Help! My kid Googled “porn”!

I hear this all the time.  It is SO common for kids to google “porn” or “naked girls” or “penis”.  They want to see what’s out there.  That curiosity is normal and healthy.  

The results that pop up from a search like that, however, are NOT.  

While parental control software might shield them from some of it, or alert you to the search, it’s only a matter of time until kids learn how to get around it.  Then they search again, because they’re still curious.  Of course they are!

Don’t get discouraged.

The best thing you can do is talk with them about it.

The problem with kids and porn is that their brains are still forming, and we don’t want their arousal pathways wired to a screen, or even a certain body type.  
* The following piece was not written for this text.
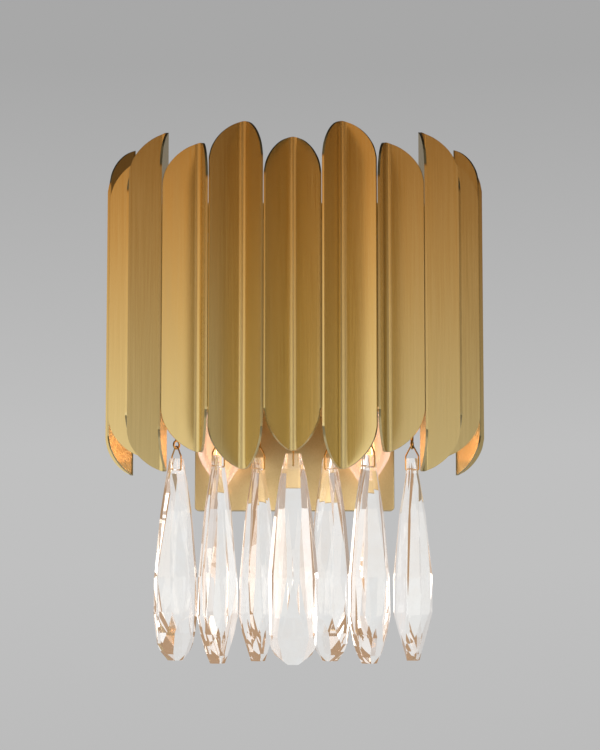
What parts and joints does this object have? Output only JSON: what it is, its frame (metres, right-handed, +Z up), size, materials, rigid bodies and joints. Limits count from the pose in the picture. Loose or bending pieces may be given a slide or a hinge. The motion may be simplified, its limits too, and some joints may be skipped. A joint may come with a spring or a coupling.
{
  "type": "wall sconce",
  "caption": "Wall light with a half ring of folded brass leaves, candle bulbs pointing down and cut crystal drops on wire bails.",
  "frame": {"origin": "on the wall, midway between the two screw slots of the mounting strap", "axes": "+Z up, +Y into the wall, +X to the right for someone who faces the light"},
  "size_m": [0.3054, 0.165, 0.4078],
  "materials": {
    "brushed_brass": "brushed lengthwise, satin lacquer",
    "satin_gold": "satin lacquer",
    "painted_frame": "gold paint",
    "zinc_steel": "zinc plated",
    "green_screw": "green lacquer",
    "white_plastic": "moulded",
    "black_plastic": "moulded",
    "lead_sleeve": "sleeved",
    "gold_wire": "bright",
    "lead_crystal": "cut and polished",
    "bulb_glass": "clear",
    "nickel_cap": "nickel plated",
    "filament": "glowing wire"
  },
  "bodies": {
    "fixture": {"arm_nuts": "zinc_steel", "cap_nuts": "satin_gold", "crystal_carrier": "painted_frame", "drop_eyes": "gold_wire", "earth_screw": "green_screw", "eye_nuts": "zinc_steel", "frame_nuts": "zinc_steel", "frame_screws": "zinc_steel", "lamp_leads": "lead_sleeve", "lead_bushings": "black_plastic", "leaf_01": "brushed_brass", "leaf_02": "brushed_brass", "leaf_03": "brushed_brass", "leaf_04": "brushed_brass", "leaf_05": "brushed_brass", "leaf_06": "brushed_brass", "leaf_07": "brushed_brass", "leaf_08": "brushed_brass", "leaf_09": "brushed_brass", "leaf_10": "brushed_brass", "leaf_11": "brushed_brass", "leaf_nuts": "zinc_steel", "leaf_studs": "zinc_steel", "left_lamp_arm": "satin_gold", "left_lampholder": "white_plastic", "left_socket_cup": "satin_gold", "lower_hoop": "painted_frame", "mounting_strap": "zinc_steel", "right_lamp_arm": "satin_gold", "right_lampholder": "white_plastic", "right_socket_cup": "satin_gold", "strap_studs": "zinc_steel", "terminal_block": "white_plastic", "upper_hoop": "painted_frame", "wall_plate": "satin_gold"},
    "left_bulb": {"left_bulb_glass": "bulb_glass", "left_bulb_cap": "nickel_cap", "left_filament": "filament"},
    "right_bulb": {"right_bulb_glass": "bulb_glass", "right_bulb_cap": "nickel_cap", "right_filament": "filament"},
    "bail_1": {"bail_1": "gold_wire"},
    "crystal_1": {"crystal_1": "lead_crystal"},
    "bail_2": {"bail_2": "gold_wire"},
    "crystal_2": {"crystal_2": "lead_crystal"},
    "bail_3": {"bail_3": "gold_wire"},
    "crystal_3": {"crystal_3": "lead_crystal"},
    "bail_4": {"bail_4": "gold_wire"},
    "crystal_4": {"crystal_4": "lead_crystal"},
    "bail_5": {"bail_5": "gold_wire"},
    "crystal_5": {"crystal_5": "lead_crystal"},
    "bail_6": {"bail_6": "gold_wire"},
    "crystal_6": {"crystal_6": "lead_crystal"},
    "bail_7": {"bail_7": "gold_wire"},
    "crystal_7": {"crystal_7": "lead_crystal"}
  },
  "joints": [
    {"name": "left_bulb_out", "type": "slide", "parent": "fixture", "child": "left_bulb", "axis": [0, 0, -1], "range_m": [0, 0.014]},
    {"name": "right_bulb_out", "type": "slide", "parent": "fixture", "child": "right_bulb", "axis": [0, 0, -1], "range_m": [0, 0.014]},
    {"name": "sway_1", "type": "hinge", "parent": "fixture", "child": "bail_1", "pos_m": [-0.0932, -0.04388, -0.0765], "axis": [0.682, 0.7314, 0], "range_deg": [-6, 6]},
    {"name": "swing_1", "type": "hinge", "parent": "bail_1", "child": "crystal_1", "pos_m": [-0.0932, -0.04388, -0.0935], "axis": [-0.7314, 0.682, 0], "range_deg": [-6, 6]},
    {"name": "sway_2", "type": "hinge", "parent": "fixture", "child": "bail_2", "pos_m": [-0.0576, -0.09288, -0.0765], "axis": [0.4226, 0.9063, 0], "range_deg": [-6, 6]},
    {"name": "swing_2", "type": "hinge", "parent": "bail_2", "child": "crystal_2", "pos_m": [-0.0576, -0.09288, -0.0935], "axis": [-0.9063, 0.4226, 0], "range_deg": [-6, 6]},
    {"name": "sway_3", "type": "hinge", "parent": "fixture", "child": "bail_3", "pos_m": [-0.028, -0.055, -0.0765], "axis": [0.3746, 0.9272, 0], "range_deg": [-6, 6]},
    {"name": "swing_3", "type": "hinge", "parent": "bail_3", "child": "crystal_3", "pos_m": [-0.028, -0.055, -0.0935], "axis": [-0.9272, 0.3746, 0], "range_deg": [-6, 6]},
    {"name": "sway_4", "type": "hinge", "parent": "fixture", "child": "bail_4", "pos_m": [0, -0.1116, -0.0765], "axis": [1, 0, 0], "range_deg": [-6, 6]},
    {"name": "swing_4", "type": "hinge", "parent": "bail_4", "child": "crystal_4", "pos_m": [0, -0.1116, -0.0935], "axis": [0, 1, 0], "range_deg": [-6, 6]},
    {"name": "sway_5", "type": "hinge", "parent": "fixture", "child": "bail_5", "pos_m": [0.028, -0.055, -0.0765], "axis": [0.6561, -0.7547, 0], "range_deg": [-6, 6]},
    {"name": "swing_5", "type": "hinge", "parent": "bail_5", "child": "crystal_5", "pos_m": [0.028, -0.055, -0.0935], "axis": [0.7547, 0.6561, 0], "range_deg": [-6, 6]},
    {"name": "sway_6", "type": "hinge", "parent": "fixture", "child": "bail_6", "pos_m": [0.0576, -0.09288, -0.0765], "axis": [0.5592, 0.829, 0], "range_deg": [-6, 6]},
    {"name": "swing_6", "type": "hinge", "parent": "bail_6", "child": "crystal_6", "pos_m": [0.0576, -0.09288, -0.0935], "axis": [-0.829, 0.5592, 0], "range_deg": [-6, 6]},
    {"name": "sway_7", "type": "hinge", "parent": "fixture", "child": "bail_7", "pos_m": [0.0932, -0.04388, -0.0765], "axis": [0.2756, 0.9613, 0], "range_deg": [-6, 6]},
    {"name": "swing_7", "type": "hinge", "parent": "bail_7", "child": "crystal_7", "pos_m": [0.0932, -0.04388, -0.0935], "axis": [-0.9613, 0.2756, 0], "range_deg": [-6, 6]}
  ]
}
Their brains should wire to their EXPERIENCES, not to imagery.  The less imagery, the better.  No particular expectation about what body parts should look like, no judgement about the “right” way to do it. Parents should be the only ones guiding their children about sexuality.

Just the basics, please.

The basics are all they need at this point, for a healthy innocent exploration of their own sexuality.  Help them veer away from satisfying their curiosity with extra information and porn, and towards grounding them in their own feelings and sensations.  
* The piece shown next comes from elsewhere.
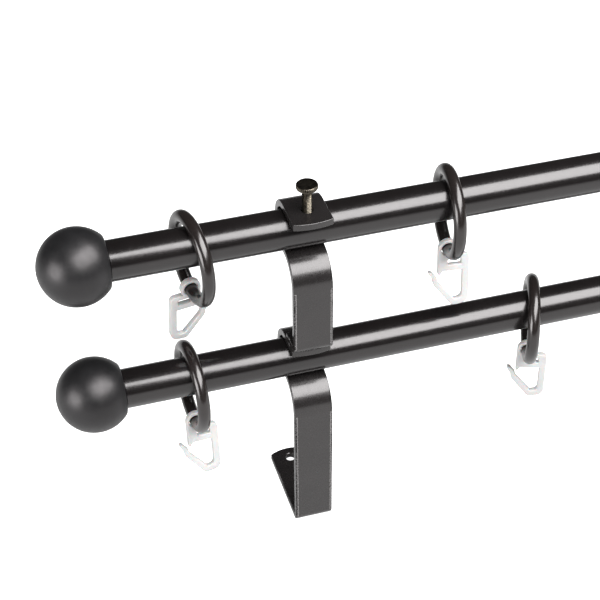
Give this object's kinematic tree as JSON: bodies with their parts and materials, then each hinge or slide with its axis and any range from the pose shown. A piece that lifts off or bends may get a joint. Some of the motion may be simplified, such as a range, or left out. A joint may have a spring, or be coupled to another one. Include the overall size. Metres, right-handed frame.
{
  "type": "double curtain rod with brackets",
  "caption": "Two parallel tubular curtain rods in flat-bar brackets, with ball finials, hanging rings and plastic pleat hooks.",
  "frame": {"origin": "on the wall plates' resting face, at mid-length of the front rod, under the plane of both rods' axes", "axes": "+X along the rods; +Z away from the wall; +Y is downwards when the set is on a wall, so the cradles open towards -Y"},
  "size_m": [1.2687, 0.059, 0.2114],
  "materials": {
    "rod": "satin black paint",
    "bar": "satin black paint",
    "ball": "satin black",
    "ring": "satin black-brown",
    "bronze": "dark burnished",
    "plug": "moulded",
    "hook": "translucent white"
  },
  "bodies": {
    "brackets": {"wall_bracket_left": "bar", "wall_bracket_right": "bar", "extension_bracket_left": "bar", "extension_bracket_right": "bar"},
    "front_rod_set": {"front_rod": "rod", "front_rod_finial_left": "ball", "front_rod_plug_left": "plug", "front_rod_finial_right": "ball", "front_rod_plug_right": "plug"},
    "front_thumb_screw_left": {"front_thumb_screw_left": "bronze"},
    "front_thumb_screw_right": {"front_thumb_screw_right": "bronze"},
    "front_ring_1": {"front_ring_1": "ring"},
    "front_hook_1": {"front_hook_1": "hook"},
    "front_ring_2": {"front_ring_2": "ring"},
    "front_hook_2": {"front_hook_2": "hook"},
    "front_ring_3": {"front_ring_3": "ring"},
    "front_hook_3": {"front_hook_3": "hook"},
    "front_ring_4": {"front_ring_4": "ring"},
    "front_hook_4": {"front_hook_4": "hook"},
    "front_ring_5": {"front_ring_5": "ring"},
    "front_hook_5": {"front_hook_5": "hook"},
    "back_rod_set": {"back_rod": "rod", "back_rod_finial_left": "ball", "back_rod_plug_left": "plug", "back_rod_finial_right": "ball", "back_rod_plug_right": "plug"},
    "back_thumb_screw_left": {"back_thumb_screw_left": "bronze"},
    "back_thumb_screw_right": {"back_thumb_screw_right": "bronze"},
    "back_ring_1": {"back_ring_1": "ring"},
    "back_hook_1": {"back_hook_1": "hook"},
    "back_ring_2": {"back_ring_2": "ring"},
    "back_hook_2": {"back_hook_2": "hook"},
    "back_ring_3": {"back_ring_3": "ring"},
    "back_hook_3": {"back_hook_3": "hook"},
    "back_ring_4": {"back_ring_4": "ring"},
    "back_hook_4": {"back_hook_4": "hook"},
    "back_ring_5": {"back_ring_5": "ring"},
    "back_hook_5": {"back_hook_5": "hook"}
  },
  "joints": [
    {"name": "front_rod_slide", "type": "slide", "parent": "brackets", "child": "front_rod_set", "axis": [1, 0, 0], "range_m": [-0.01, 0.01]},
    {"name": "front_thumb_screw_left_lift", "type": "slide", "parent": "brackets", "child": "front_thumb_screw_left", "axis": [0, 0, 1], "range_m": [0, 0.004]},
    {"name": "front_thumb_screw_right_lift", "type": "slide", "parent": "brackets", "child": "front_thumb_screw_right", "axis": [0, 0, 1], "range_m": [0, 0.004]},
    {"name": "front_ring_1_slide", "type": "slide", "parent": "front_rod_set", "child": "front_ring_1", "axis": [1, 0, 0], "range_m": [-0.03, 0.027]},
    {"name": "front_hook_1_swing", "type": "hinge", "parent": "front_ring_1", "child": "front_hook_1", "pos_m": [-0.56074, 0.00466, 0.15419], "axis": [-0.1553, 0.9803, 0.1219], "range_deg": [-70, 70]},
    {"name": "front_ring_2_slide", "type": "slide", "parent": "front_rod_set", "child": "front_ring_2", "axis": [1, 0, 0], "range_m": [-0.045, 0.43]},
    {"name": "front_hook_2_swing", "type": "hinge", "parent": "front_ring_2", "child": "front_hook_2", "pos_m": [-0.43023, -0.00218, 0.15377], "axis": [0.104, 0.9891, -0.1045], "range_deg": [-70, 70]},
    {"name": "front_ring_3_slide", "type": "slide", "parent": "front_rod_set", "child": "front_ring_3", "axis": [1, 0, 0], "range_m": [-0.4, 0.35]},
    {"name": "front_hook_3_swing", "type": "hinge", "parent": "front_ring_3", "child": "front_hook_3", "pos_m": [0.0399, 0.00109, 0.15368], "axis": [-0.087, 0.9948, 0.0523], "range_deg": [-70, 70]},
    {"name": "front_ring_4_slide", "type": "slide", "parent": "front_rod_set", "child": "front_ring_4", "axis": [1, 0, 0], "range_m": [-0.36, 0.045]},
    {"name": "front_hook_4_swing", "type": "hinge", "parent": "front_ring_4", "child": "front_hook_4", "pos_m": [0.4298, -0.00145, 0.1537], "axis": [0.1388, 0.9879, -0.0698], "range_deg": [-70, 70]},
    {"name": "front_ring_5_slide", "type": "slide", "parent": "front_rod_set", "child": "front_ring_5", "axis": [1, 0, 0], "range_m": [-0.027, 0.03]},
    {"name": "front_hook_5_swing", "type": "hinge", "parent": "front_ring_5", "child": "front_hook_5", "pos_m": [0.56005, 0.00073, 0.15366], "axis": [0.0697, 0.997, 0.0349], "range_deg": [-70, 70]},
    {"name": "back_rod_slide", "type": "slide", "parent": "brackets", "child": "back_rod_set", "axis": [1, 0, 0], "range_m": [-0.01, 0.01]},
    {"name": "back_thumb_screw_left_lift", "type": "slide", "parent": "brackets", "child": "back_thumb_screw_left", "axis": [0, 0, 1], "range_m": [0, 0.004]},
    {"name": "back_thumb_screw_right_lift", "type": "slide", "parent": "brackets", "child": "back_thumb_screw_right", "axis": [0, 0, 1], "range_m": [0, 0.004]},
    {"name": "back_ring_1_slide", "type": "slide", "parent": "back_rod_set", "child": "back_ring_1", "axis": [1, 0, 0], "range_m": [-0.027, 0.03]},
    {"name": "back_hook_1_swing", "type": "hinge", "parent": "back_ring_1", "child": "back_hook_1", "pos_m": [-0.56356, -0.00273, 0.07383], "axis": [-0.0519, 0.9901, -0.1305], "range_deg": [-70, 70]},
    {"name": "back_ring_2_slide", "type": "slide", "parent": "back_rod_set", "child": "back_ring_2", "axis": [1, 0, 0], "range_m": [-0.09, 0.3]},
    {"name": "back_hook_2_swing", "type": "hinge", "parent": "back_ring_2", "child": "back_hook_2", "pos_m": [-0.37988, 0.00034, 0.07365], "axis": [0.3338, 0.9425, 0.0175], "range_deg": [-70, 70]},
    {"name": "back_ring_3_slide", "type": "slide", "parent": "back_rod_set", "child": "back_ring_3", "axis": [1, 0, 0], "range_m": [-0.3, 0.37]},
    {"name": "back_hook_3_swing", "type": "hinge", "parent": "back_ring_3", "child": "back_hook_3", "pos_m": [-0.02982, 0.00145, 0.0737], "axis": [0.1216, 0.9901, 0.0698], "range_deg": [-70, 70]},
    {"name": "back_ring_4_slide", "type": "slide", "parent": "back_rod_set", "child": "back_ring_4", "axis": [1, 0, 0], "range_m": [-0.37, 0.08]},
    {"name": "back_hook_4_swing", "type": "hinge", "parent": "back_ring_4", "child": "back_hook_4", "pos_m": [0.39023, -0.00107, 0.07368], "axis": [-0.2076, 0.9768, -0.0523], "range_deg": [-70, 70]},
    {"name": "back_ring_5_slide", "type": "slide", "parent": "back_rod_set", "child": "back_ring_5", "axis": [1, 0, 0], "range_m": [-0.029, 0.03]},
    {"name": "back_hook_5_swing", "type": "hinge", "parent": "back_ring_5", "child": "back_hook_5", "pos_m": [0.56219, -0.00182, 0.07373], "axis": [-0.1041, 0.9907, -0.0872], "range_deg": [-70, 70]}
  ]
}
Here’s what I’d say to my kid:

  1. Sexuality is good. It’s a beautiful way for GROWN-UPS to grow closer.
  2. All that porn stuff is irrelevant, since you have to learn what you like. None of these “resources” can tell you that and certainly not online porn.  
  3. You’ll learn what you like or what a potential partner likes by being near them and communicating, not by watching a video.
  4. Don’t expose yourself to this stuff because it wires your brain differently. You may have no inclination towards any number of things that are shown in pornography, but by watching porn, your brain may develop an interest in watching these things. Even if you’re disgusted at first, the imagery is arousing and haunting (it’s designed to be!) and the brain may adapt to create “likes” that you didn’t have on your own. 
  5. Porn sites have already removed all the videos that didn’t bring users back. It’s compelling or it wouldn’t be there for you to find.

 

I know it’s not easy. Thank you for stepping up to these tough conversations. We owe it to our kids to be brave about online pornography. 

These conversations will reap huge benefits, not just for your child, but for partners they may have in the future.

 

We’re all in this together, and I’ve got your back.